Need to get better faceoff guys. Both Plekanec (43.3% during the playoffs) and Gomez (40.7%) just aren’t good enough. In Game 7, Pleks was 6 for 30 for a winning percentage of 20% (only 10% in the defensive zone, and 0 for 8 in the neutral zone).
Zenon Konopka would be a good one. He was fourth in the league in face-off winning percentage. Plus, he’s a tough guy, so he’d be good to have in the lineup against teams like the Bruins and Flyers. Now, he’d have to curb his playing style, as Martin (if he’s still here) hates guys who drop the gloves. And Martin would have to not be afraid to use him in defensive zone faceoffs. But he’s an unrestricted free agent, so he can probably be signed for $1 million or less. And it’s never a bad idea to have a tough player on the team.
Conclusion: So when all is said and done, what does this team look like? This would be the lines in my world.
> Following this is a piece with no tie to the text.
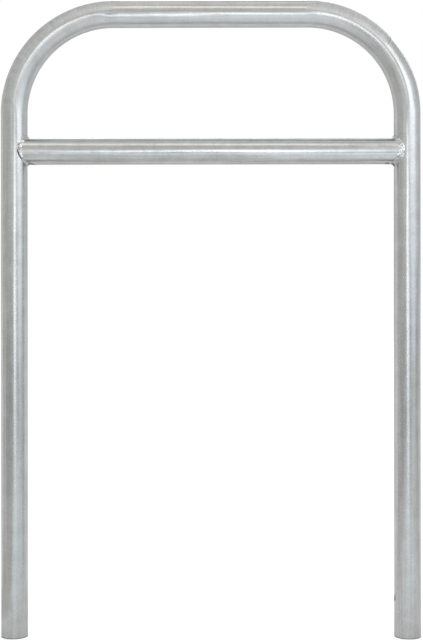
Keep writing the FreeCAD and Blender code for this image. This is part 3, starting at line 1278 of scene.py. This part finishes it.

Tomas Plekanec-Mike Cammalleri-David Desharnais
Brian Gionta-Max Pacioretty-Tomas Fleischmann
Jeff Halpern-Mathieu Darche-Benoit Pouliot
Zenon Konopka -Ryan White-Lars Eller
Healthy scratches: Tom Pyatt, Travis Moen, Nigel Dawes
Andrei Markov-Josh Gorges
Hal Gill-PK Subban
Yannick Weber-Alexandre Picard
Healthy scratches: Mathieu Carle
Not a huge improvement over this year’s team, but there’s a bit more depth for scoring, more toughness, better faceoff ability and a bit of a salary relief. It also builds a good solid core of defence for the future, and gets rid of the dead weight that the Habs don’t need anymore (Spacek, Hamrlik, Gomez and Kostitsyn, to name a few).